Heck,any rifle will do,start with what you have. People have been predator hunting for eons. Sticks, stones, bows! Got a 30-06,that great (and I am confident all will agree) caliber in the proper weight bullet is great for anything from a piss-ant to whatever one has the gonads to tackle. Heck with two l's,peep sights if you happen to be young enough to see well and one sharpens up will do it in fine style. Got a 22,12 ga. 30-30,get your rump out there and enjoy yourself.Then If you want to spring for flatter shooting rifle go for it,but it will not be an any more fun,just easer.


----------



## Wiley C (Dec 1, 2006)

If you listen to NCGMAN you can't go wrong,he has given you sound advice


----------



## Brad.T (Mar 29, 2004)

WILEY C what the hell does that haveto do with the subject????????


----------



## Wiley C (Dec 1, 2006)

Brad.T said:


> WILEY C what the hell does that haveto do with the subject????????


 Brad T. OOps,got carried away,Was so moved by NCGMANS quote I lost my head,however just the other day while trying to sneek into a stand to do some howling I steped into one of thoes six pack plastic rings,fell down, and banged my scope on a rock!


----------



## Deadeye777 (Dec 16, 2006)

Buy a Stevens 200 in .223 made by Savage arms. they are a tad under 300 bucks and will shoot 45gr wwb JHP (40 for $12) under an inch. I own an inherited remington .243, a marlin .30-30, and this little gem of a rifle among others - This 285 dollar gun is the one i trust the most. I put a nikon monarch on there, but if you got a nikon buckmaster you'd be just as pleased. impressive and sturdy glass for the price. Sure, the stock is cheesy, but after all the yote doesn't care what the gun looks like when it gets smacked with 45gr of hollowpoint copper at 3500fps. you can always change the stock if you like later. savage rifles are extremely user friendly and built on a proven action. you can't go wrong.

SPECTACULAR gun. I'll never buy anything but savage again.

get yourself a good pair of STEEL mounts and rings. BURRIS SIGNATURE SELECT rings dont' leave ring marks and keep you from torqing your scope if the bases aren't quite aligned. they have 100% contact too so there's no need for any kind of locktite.


----------



## SDHandgunner (Jun 22, 2004)

Yep just about any Centerfire Rifle will work for dispatching Coyotes. Some will shoot farther, some will shoot faster and some will tear a Coyote in half, while others will not. There are a zillion choices out there.
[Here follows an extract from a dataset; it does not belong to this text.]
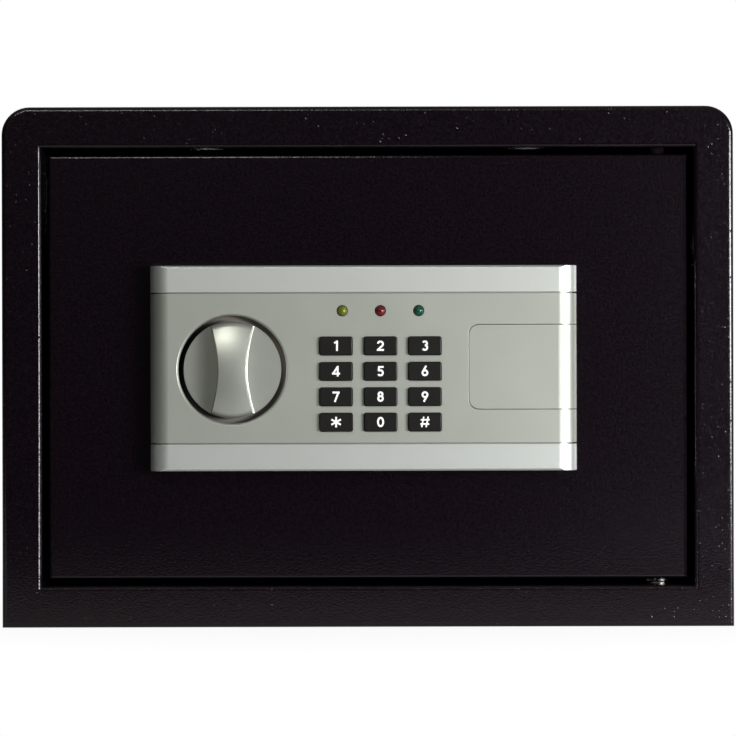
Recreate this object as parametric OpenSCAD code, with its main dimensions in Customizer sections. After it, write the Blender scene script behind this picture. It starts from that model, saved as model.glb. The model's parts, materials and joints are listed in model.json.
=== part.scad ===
// Electronic safe with a keypad door lock.
// +X is to the right seen from the front, the front faces -Y, +Z is up.
// The origin is the centre of the cabinet's bottom face.

/* [Cabinet] */
// Width of the cabinet
body_w = 350; // [330:1:420]
// Depth of the cabinet
body_d = 250; // [230:1:320]
// Height of the cabinet
body_h = 249; // [240:1:320]
// Thickness of the cabinet's sheet steel
sheet_t = 2; // [1.2:0.1:2.2]
// Outer radius of the two top corners
corner_r = 13.4; // [8:0.2:18]
// Bend radius of the front rim's edges
fold_r = 2.4; // [2.3:0.1:4]
// Width of the front rim beside the door
rim_side = 19; // [18:0.5:24]
// Width of the front rim above and below the door
rim_end = 19.8; // [17:0.2:26]
// Depth of the jamb that the rim folds back into
jamb_depth = 20; // [18:0.5:22]
// Depth of the rim's outer skirt, up to the weld to the wrap
skirt_depth = 8; // [6:0.5:12]
// Width of the weld flanges of the bottom and back plates
flange_w = 12; // [8:1:16]
// Thickness of the felt mat
mat_t = 3; // [2:0.5:4]

/* [Anchor holes] */
// Radius of the anchor holes
anchor_r = 5.5; // [4:0.5:7]
// Distance between the two holes in the bottom
base_anchor_span = 200; // [120:5:240]
// Distance between the two holes in the back
wall_anchor_span = 170; // [120:5:240]
// Height of the holes in the back
wall_anchor_h = 190; // [150:5:210]

/* [Door] */
// Gap all round the door
door_gap = 3.2; // [2.8:0.1:4]
// Thickness of the door plate
door_t = 4; // [3:0.25:4.5]
// Depth of the door's face behind the rim
door_recess = 4; // [2:0.5:5]
// Radius of the door's front edges
door_edge_r = 1.6; // [1:0.2:2.4]
// Depth of the box behind the door plate
pan_depth = 40; // [40:1:46]
// Thickness of that box's sheet
pan_t = 1.5; // [1:0.1:2]
// Distance of the box from the door's free edge
pan_inset = 2.3; // [2:0.1:4]
// Distance of the box from the door's top and bottom edges
pan_end_inset = 4; // [2:0.5:6]
// Width of the flange that carries the inner cover
pan_flange = 10; // [9:0.5:11]
// Thickness of the inner cover
inner_cover_t = 1.5; // [1:0.1:2]

/* [Hinge] */
// Distance of the hinge pins from the door's edge
hinge_inset = 14.3; // [13:0.1:16]
// Distance of the hinge pins behind the door plate
hinge_behind = 5; // [4.8:0.1:5.2]
// Radius of the hinge pins
hinge_pin_r = 4; // [3:0.1:4.4]
// Running clearance round the hinge pins
hinge_fit = 0.07; // [0.03:0.01:0.1]
// Width of the hinge blocks
hinge_block_w = 14; // [12:0.5:16]
// Depth of the hinge blocks
hinge_block_d = 11; // [10.5:0.5:14]
// Height of the hinge blocks
hinge_block_h = 30; // [20:1:40]
// Thickness of the plates behind the jamb
hinge_bracket_t = 4; // [3:0.5:6]
// Radius of the upper washer
washer_r = 7.2; // [6:0.1:8]

/* [Control panel] */
// Width of the control panel
panel_w = 203.6; // [200:0.2:220]
// Height of the control panel
panel_h = 97.8; // [94:0.2:110]
// How far the control panel stands off the door
panel_t = 13; // [12.5:0.1:14]
// Panel centre to the left of the cabinet's middle
panel_left = 2; // [0:0.5:6]
// Panel centre below the cabinet's middle
panel_drop = 0.7; // [0:0.1:6]
// Wall of the moulded panel
panel_wall = 2.2; // [1.8:0.1:2.4]
// Radius of the rolled left and right ends
end_r = 9; // [7:0.5:10]
// Height of the top and bottom trim bands
band_h = 13; // [11:0.5:14]
// Thickness of the trim bands
band_t = 2; // [1.5:0.1:2.2]
// Width of the groove beside each band
groove_w = 0.6; // [0.4:0.1:1]

/* [Knob] */
// Knob centre to the left of the panel centre
knob_left = 62.5; // [60:0.5:64]
// Knob centre below the panel centre
knob_down = 0.6; // [0:0.1:2]
// Radius of the round recess
recess_r = 25.7; // [25:0.1:27]
// Radius of the knob's dial
dial_r = 23.3; // [22:0.1:24]
// Thickness of the dial
dial_t = 3.4; // [3:0.1:3.6]
// Depth of the dial's face behind the panel face
dial_sink = 2; // [1:0.1:2.4]
// Height of the grip above the dial
grip_h = 11; // [8:0.5:14]
// Drop of the grip's crown towards its ends
grip_arch = 4.5; // [2:0.5:6]
// Width of the grip at its ends
grip_end_w = 19.6; // [16:0.2:22]
// Width of the grip at its waist
grip_waist_w = 12.5; // [10:0.1:14]
// Radius of the spindle
spindle_r = 5; // [4:0.1:5.5]
// Turn of the knob from open to locked
knob_turn = 90; // [80:1:90]
// Radius at which the crank pin runs
crank_r = 14; // [12:0.1:14.5]
// Radius of the crank pin
crank_pin_r = 3.5; // [2.5:0.1:4]

/* [Keys] */
// Width of a key
key_w = 15.6; // [14:0.1:16.5]
// Height of a key
key_h = 8.6; // [7.5:0.1:9.4]
// Corner radius of a key
key_corner_r = 1; // [0.5:0.1:2]
// Distance between key columns
key_pitch_x = 21.15; // [20.2:0.05:21.5]
// Distance between key rows
key_pitch_z = 12.1; // [11.8:0.05:12.4]
// How far the keys stand out of the panel
key_proud = 1.6; // [1.2:0.1:2.5]
// Travel of the keys
key_travel = 1; // [0.6:0.1:1.1]
// Key block centre to the right of the panel centre
keys_right = 8.05; // [7:0.1:9]
// Key block centre below the panel centre
keys_down = 7.6; // [7:0.1:8.5]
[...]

Now in my opinion one of the best buys in a Bolt Action Rifle now days would have to be the Stevens Model 200. These rifles are offered in a few calibers that are considered to be Varmint Calibers, ie .223 Remington, .22-250 Remington and .243 Wincehster.
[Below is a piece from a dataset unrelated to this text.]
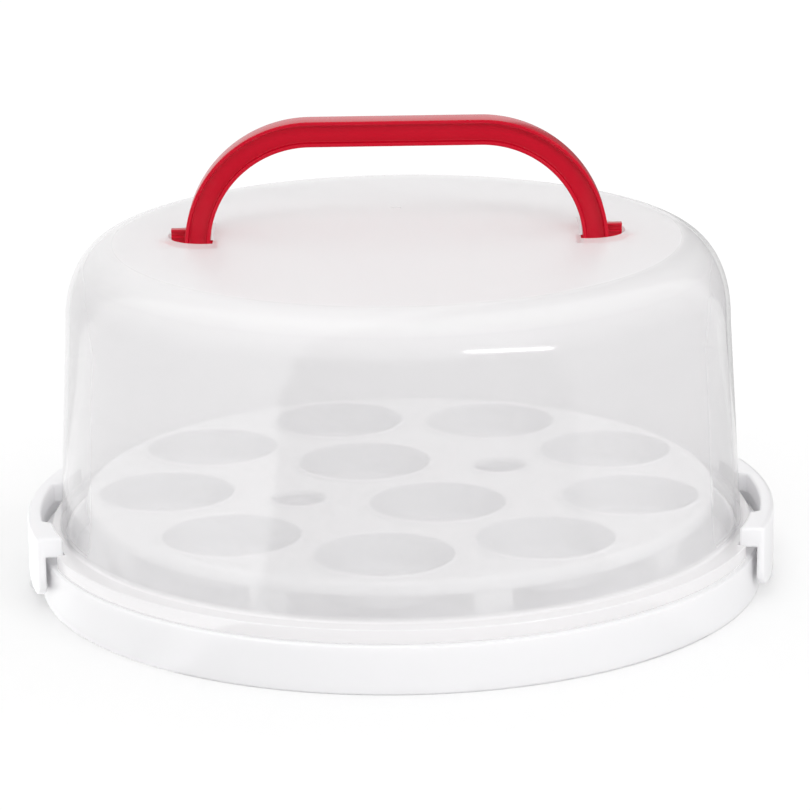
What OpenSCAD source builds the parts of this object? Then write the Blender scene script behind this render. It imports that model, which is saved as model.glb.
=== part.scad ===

The one I had was in .223 Remington. I picked mine up at Sportsmans Warehouse for $259.00 + tax. I then picked up Warne Steel Rings and Bases. I found a local fellow that had a used 3x9x40mm Nikon Buckmaster Rifle Scope that he wanted $100.00 for. Don't remember exactly but I put the package together for slightly more than $400.00 total with Butler Creek Flip Open Scope Lense Covres added to the scope.
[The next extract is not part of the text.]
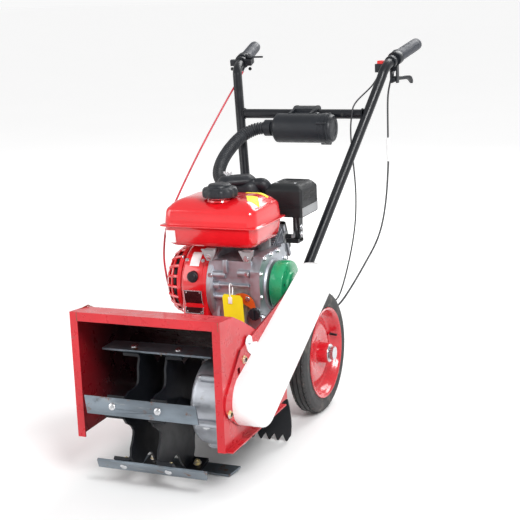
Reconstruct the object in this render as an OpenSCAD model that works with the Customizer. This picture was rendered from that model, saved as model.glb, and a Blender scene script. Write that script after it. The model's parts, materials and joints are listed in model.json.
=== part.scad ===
// Walk-behind trencher: a six-bar rotor under a hood, driven by belt and gears from an engine on two wheels.
// Millimetres. +X is the belt side, -Y the rotor end, +Y the operator, +Z up. Z = 0 is the ground.

/* [Rotor] */
// Height of the rotor axis above the ground
rotor_z = 153.4; // [153:0.1:156]
// Radius at the middle of a cutter bar's inner face
bar_r = 146.5; // [144:0.5:147]
// Length of a cutter bar along the axle
bar_len = 276; // [250:2:280]
// Width of a cutter bar
bar_w = 38; // [30:1:38]
// Thickness of a cutter bar
bar_t = 5; // [4:0.5:5]
// Turn of the first bar below the forward direction, in degrees
first_bar_angle = -17.7; // [-25:0.1:-15]

/* [Hood] */
// Outer face of the left wall
hood_left = -213; // [-220:1:-210]
// Outer face of the right wall
hood_right = 140.5; // [140:0.5:141]
// Front edge of the hood
hood_front = -556; // [-560:1:-550]
// Sheet thickness of the hood
sheet = 3; // [2:0.5:3]

/* [Engine] */
// Distance of the crankshaft behind the origin
crank_y = -100; // [-102:1:-98]
// Height of the crankshaft
crank_z = 362; // [360:1:363]
// Radius of the green clutch drum
drum_r = 59; // [50:1:60]
// Height of the fuel tank's seam flange
tank_z = 514; // [512:1:518]

/* [Wheels] */
// Outer radius of a tyre, and height of the axle
wheel_r = 151; // [148:1:152]
// Radius of the rim
rim_r = 112; // [108:1:114]
// Distance of the axle behind the origin
axle_y = 55; // [50:1:58]

/* [Handlebars] */
// Outer diameter of the handlebar tube
tube_d = 25; // [22:1:26]
// Outer diameter of a grip
grip_d = 33; // [31:1:34]

/* [Hidden] */
$fn = 48;
rotor_y = -438;
gear_gap = 56;
gear_lean = 114.6;
input_y = rotor_y + gear_gap * cos(gear_lean);
input_z = rotor_z + gear_gap * sin(gear_lean);
belt_dy = crank_y - input_y;
belt_dz = crank_z - input_z;
belt_len = sqrt(belt_dy * belt_dy + belt_dz * belt_dz);
belt_rise = atan2(belt_dz, belt_dy);
driven_r = 50;
drive_r = 35;
belt_x = 175;
case_y = -448;
case_z = 187;
case_r = 94;
case_bolt_r = case_r + 1;
shaft_r = 15;
input_r = 8.5;
crank_r = 12.5;
run_gap = 0.05;
rail_x = 40;
rail_top = 218;
scraper_lean = 9;
deck_z = 256;
engine_bolt_ys = [-183, -17];
filler_x = 62;
filler_z = 312;
wheel_in = 95;
wheel_out = 147;
tank_left = -175;
tank_right = 79;
tank_front = -203;
tank_back = -11;
tank_top = 576;
cap_x = -33;
cap_y = -150;
bar_angles = [for (i = [0:5]) first_bar_angle + 60 * i];
bolt_xs = [-108, 0.3];
// Bolts that hold the belt cover's back plate, as Y and Z
plate_bolts = [[-536, 192], [-451, 286]];
// Slot through the back plate and the hood wall, as its Y and Z ranges
plate_slot = [-486, -473, 262, 276];
plate_xs = [-87, -21];
// Radius of a rotor plate's corners beside each tab
tab_reach = 144.5;
// Sheet profile of the hood seen from the side, from the front lip over the top to the rear wall
hood_profile = [[-556, 395], [-488, 389], [-437, 365], [-391, 340], [-205, 238]];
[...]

Upon the first cleaning I thought the bore on mine Stevens Model 200 .223 seemed a little rough, so after a thorough cleaning I went to work and hand lapped the bore with FLITZ Bore Polish (followed by another thorough cleaning to get all the Flitz out). I then mounted the Warne Scope Rings and Base and installed the Nikon Scope. The trigger on mine had a little creep in it (felt a little gritty) so I did some snooping on the net and found in structions on how to tune the trigger.

Once all this was done I headed to the Range to break in the barrel. For the first 10 rounds between each round fired I pushed 3 patches soaked in Butches Bore Shine through the bore followed by 3 dry patches. Once I had my 10 rounds fired I then cleaned at 3 round intervals for another 15 rounds and then at 5 round intervals until I had 50 rounds fired.

Using Ultra Max Commercial Reloads with the 55gr. Winchester Pointed Soft Point Bullets ($13.99 + tax per 50 rounds at a local convience store) this Rifle would consistantly put 5 of those into a 3/4" group at 100 yards from the bench.

No this Rifle is not fancy but an stretch of the imagination. The seam lines in the stock are a little sharp and needed a little attention with some sand paper. The edges of the checkering impressed / molded into the stock were also a little sharp, but again a little sand paper fixed that right up. A lot of people didn't like the looks of the dark gray stock with the dull blued barrel and action but I never did mind it. I have a buddy that has a Stevens Model 200 .22-250 and to fix the color problem he gave his Rifle a camo paint job, stock, barrel, action, scope, rings & bases and scope.

I have read of several guys that have bought Stevens Model 200 Rifles for under $300.00 in various calibers and all are shooting sub 1" groups at 100 yards.

I have only had 1 Stevens Model 200 Rifle, but have had a couple other Savage Produced Rifles. I have been very pleased with the accuracy of all of them for Hunting Rifles.

Larry


----------